Rows from a 3D modeling dataset
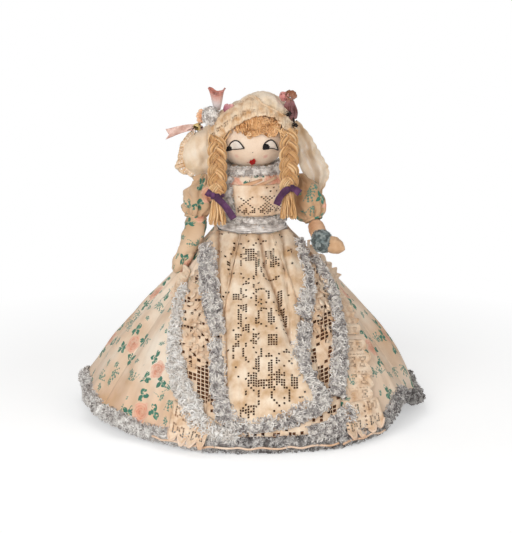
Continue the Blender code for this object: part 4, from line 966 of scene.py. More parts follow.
def printMaterial(name, base, shade, pale, stain, crowd=0.3):
    material, tree, shader = startMaterial(name, 0.88, 0.12)
    spot = clothSpot(tree)
    rest = restSpot(tree)
    ground = rampTones(tree, noiseAt(tree, rest, 0.05, 3.0), [(0.3, shade), (0.5, base), (0.68, pale)])
    low = addNode(tree, "SeparateXYZ", {0: rest}).outputs[2]
    nearHem = rampValue(tree, low, 0.055, 0.012)
    blots = calc(tree, "MULTIPLY", nearHem, rampValue(tree, noiseAt(tree, rest, 0.025, 2.0), 0.42, 0.62))
    ground = blendTones(tree, calc(tree, "MULTIPLY", blots, 0.3), ground, tone(stain))
    wobble = addNode(tree, "TexNoise", {"Vector": spot, "Scale": 1 / 0.004, "Detail": 1.0}).outputs["Color"]
    shift = addNode(tree, "VectorMath", {0: wobble, 1: (0.5, 0.5, 0.5)}, operation="SUBTRACT").outputs[0]
    shift = addNode(tree, "VectorMath", {0: shift, "Scale": 0.0022}, operation="SCALE").outputs[0]
    soft = addNode(tree, "VectorMath", {0: spot, 1: shift}, operation="ADD").outputs[0]

    def motif(size, chance):
        # Local place round the nearest scattered point, turned at random, in metres
        scaled = addNode(tree, "VectorMath", {0: soft, "Scale": 1 / size}, operation="SCALE").outputs[0]
        cells = addNode(tree, "TexVoronoi", {"Vector": scaled, "Scale": 1.0, "Randomness": chance},
                        voronoi_dimensions="2D").outputs
        local = addNode(tree, "VectorMath", {0: scaled, 1: cells["Position"]},
                        operation="SUBTRACT").outputs[0]
        dice = addNode(tree, "SeparateColor", {0: cells["Color"]}).outputs
        turned = addNode(tree, "VectorRotate", {"Vector": local, "Angle": calc(tree, "MULTIPLY", dice[0], 2 * pi)},
                         rotation_type="Z_AXIS").outputs[0]
        turned = addNode(tree, "VectorMath", {0: turned, "Scale": size}, operation="SCALE").outputs[0]
        parts = addNode(tree, "SeparateXYZ", {0: turned}).outputs
        reach = addNode(tree, "VectorMath", {0: turned}, operation="LENGTH").outputs["Value"]
        return parts[0], parts[1], reach, dice

    def leaves(x, y, reach, number, middle, halfLong, halfWide):
        # Leaves set round a point: how far inside one, above 0
        around = calc(tree, "ARCTAN2", y, x)
        step = 2 * pi / number
        folded = calc(tree, "SUBTRACT", calc(tree, "FLOORED_MODULO", around, step), step / 2)
        aside = calc(tree, "ABSOLUTE", calc(tree, "MULTIPLY", folded, reach))
        along = calc(tree, "DIVIDE", calc(tree, "SUBTRACT", reach, middle), halfLong)
        wide = calc(tree, "MULTIPLY", calc(tree, "SUBTRACT", 1.0, calc(tree, "MULTIPLY", along, along)),
                    halfWide)
        inside = calc(tree, "SUBTRACT", wide, aside)
        return inside, aside

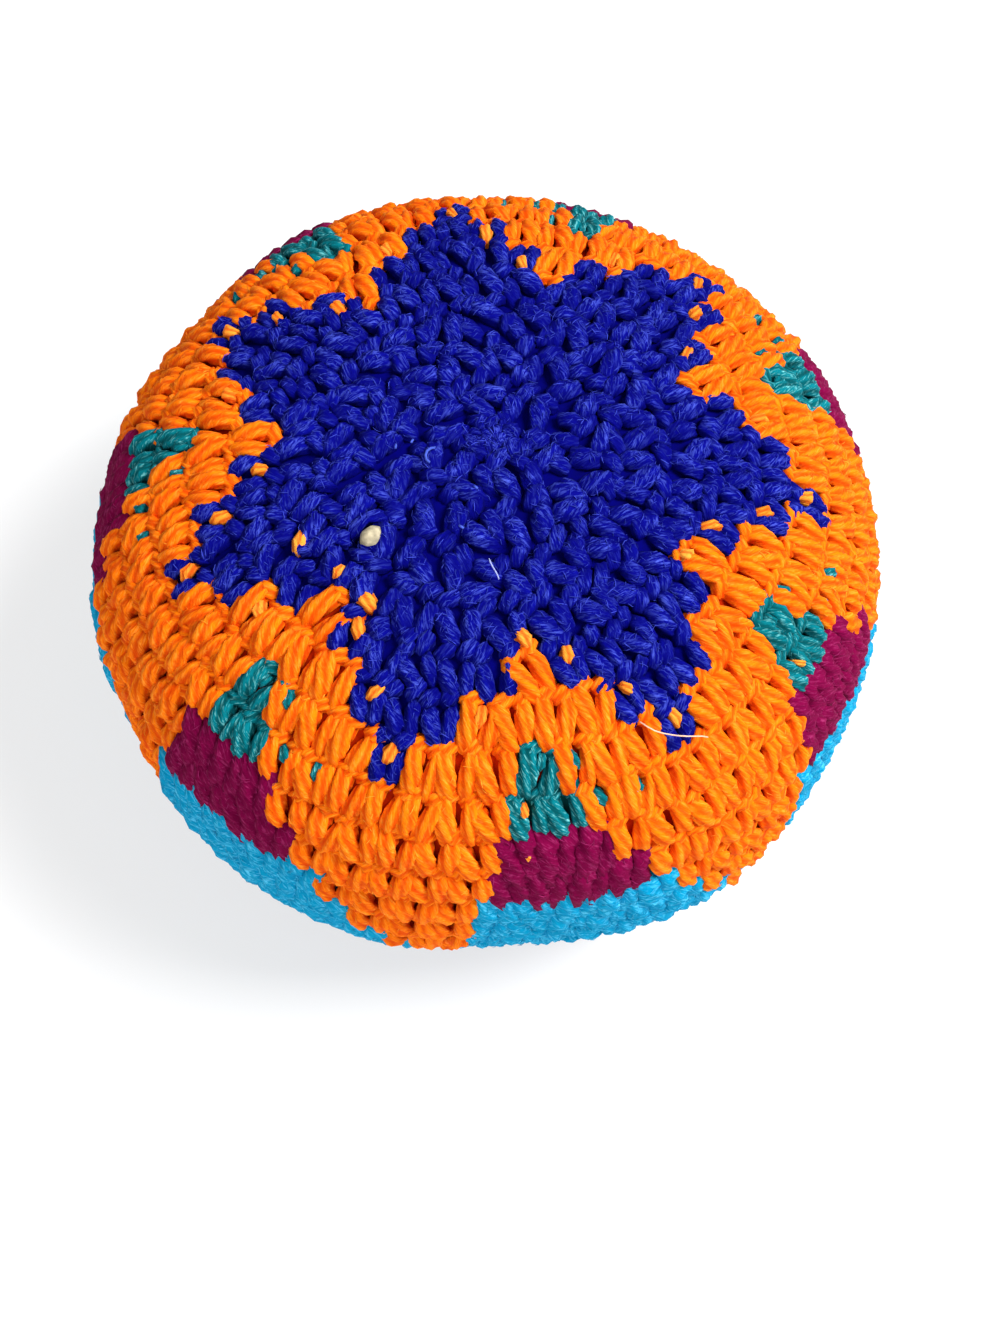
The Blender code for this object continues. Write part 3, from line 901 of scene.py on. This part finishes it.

- [DIRECTIVE]: The entries above should be repeated exactly, every one of them.

- [SOLUTION TO THIS EXERCISE]:
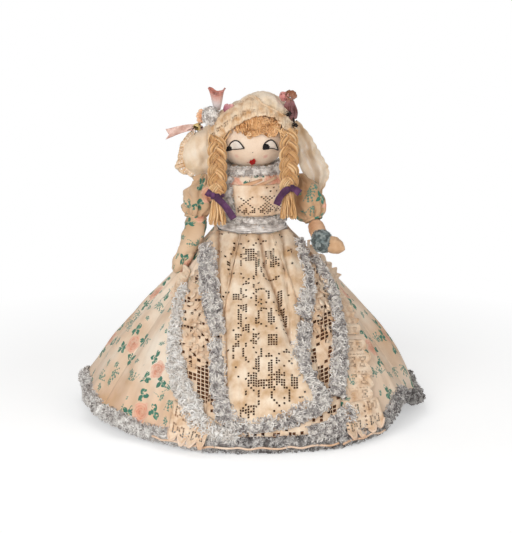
Continue the Blender code for this object: part 4, from line 966 of scene.py. More parts follow.
def printMaterial(name, base, shade, pale, stain, crowd=0.3):
    material, tree, shader = startMaterial(name, 0.88, 0.12)
    spot = clothSpot(tree)
    rest = restSpot(tree)
    ground = rampTones(tree, noiseAt(tree, rest, 0.05, 3.0), [(0.3, shade), (0.5, base), (0.68, pale)])
    low = addNode(tree, "SeparateXYZ", {0: rest}).outputs[2]
    nearHem = rampValue(tree, low, 0.055, 0.012)
    blots = calc(tree, "MULTIPLY", nearHem, rampValue(tree, noiseAt(tree, rest, 0.025, 2.0), 0.42, 0.62))
    ground = blendTones(tree, calc(tree, "MULTIPLY", blots, 0.3), ground, tone(stain))
    wobble = addNode(tree, "TexNoise", {"Vector": spot, "Scale": 1 / 0.004, "Detail": 1.0}).outputs["Color"]
    shift = addNode(tree, "VectorMath", {0: wobble, 1: (0.5, 0.5, 0.5)}, operation="SUBTRACT").outputs[0]
    shift = addNode(tree, "VectorMath", {0: shift, "Scale": 0.0022}, operation="SCALE").outputs[0]
    soft = addNode(tree, "VectorMath", {0: spot, 1: shift}, operation="ADD").outputs[0]

    def motif(size, chance):
        # Local place round the nearest scattered point, turned at random, in metres
        scaled = addNode(tree, "VectorMath", {0: soft, "Scale": 1 / size}, operation="SCALE").outputs[0]
        cells = addNode(tree, "TexVoronoi", {"Vector": scaled, "Scale": 1.0, "Randomness": chance},
                        voronoi_dimensions="2D").outputs
        local = addNode(tree, "VectorMath", {0: scaled, 1: cells["Position"]},
                        operation="SUBTRACT").outputs[0]
        dice = addNode(tree, "SeparateColor", {0: cells["Color"]}).outputs
        turned = addNode(tree, "VectorRotate", {"Vector": local, "Angle": calc(tree, "MULTIPLY", dice[0], 2 * pi)},
                         rotation_type="Z_AXIS").outputs[0]
        turned = addNode(tree, "VectorMath", {0: turned, "Scale": size}, operation="SCALE").outputs[0]
        parts = addNode(tree, "SeparateXYZ", {0: turned}).outputs
        reach = addNode(tree, "VectorMath", {0: turned}, operation="LENGTH").outputs["Value"]
        return parts[0], parts[1], reach, dice

    def leaves(x, y, reach, number, middle, halfLong, halfWide):
        # Leaves set round a point: how far inside one, above 0
        around = calc(tree, "ARCTAN2", y, x)
        step = 2 * pi / number
        folded = calc(tree, "SUBTRACT", calc(tree, "FLOORED_MODULO", around, step), step / 2)
        aside = calc(tree, "ABSOLUTE", calc(tree, "MULTIPLY", folded, reach))
        along = calc(tree, "DIVIDE", calc(tree, "SUBTRACT", reach, middle), halfLong)
        wide = calc(tree, "MULTIPLY", calc(tree, "SUBTRACT", 1.0, calc(tree, "MULTIPLY", along, along)),
                    halfWide)
        inside = calc(tree, "SUBTRACT", wide, aside)
        return inside, aside

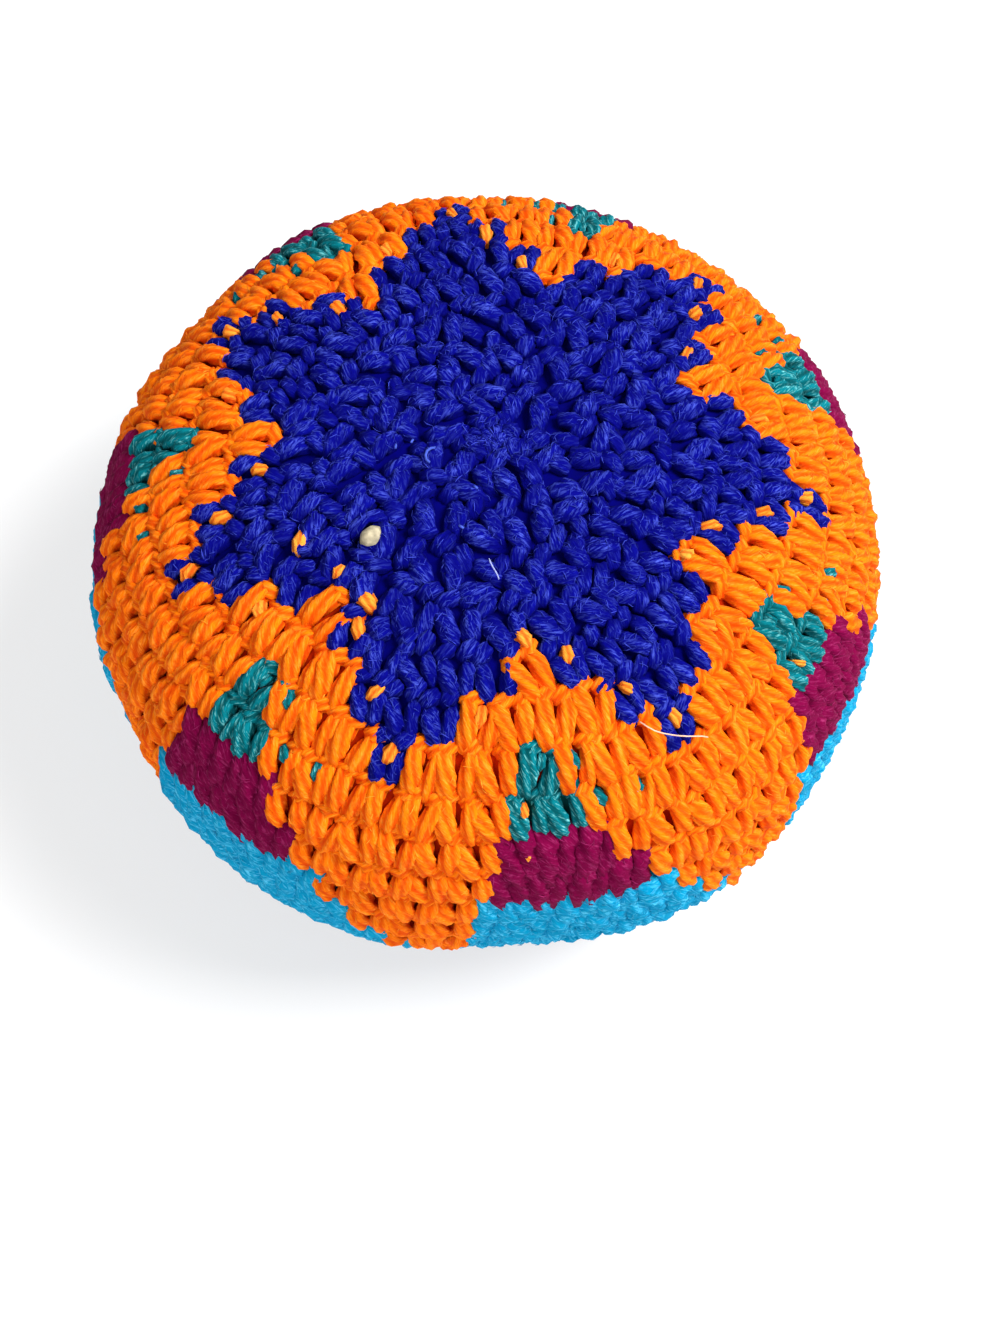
The Blender code for this object continues. Write part 3, from line 901 of scene.py on. This part finishes it.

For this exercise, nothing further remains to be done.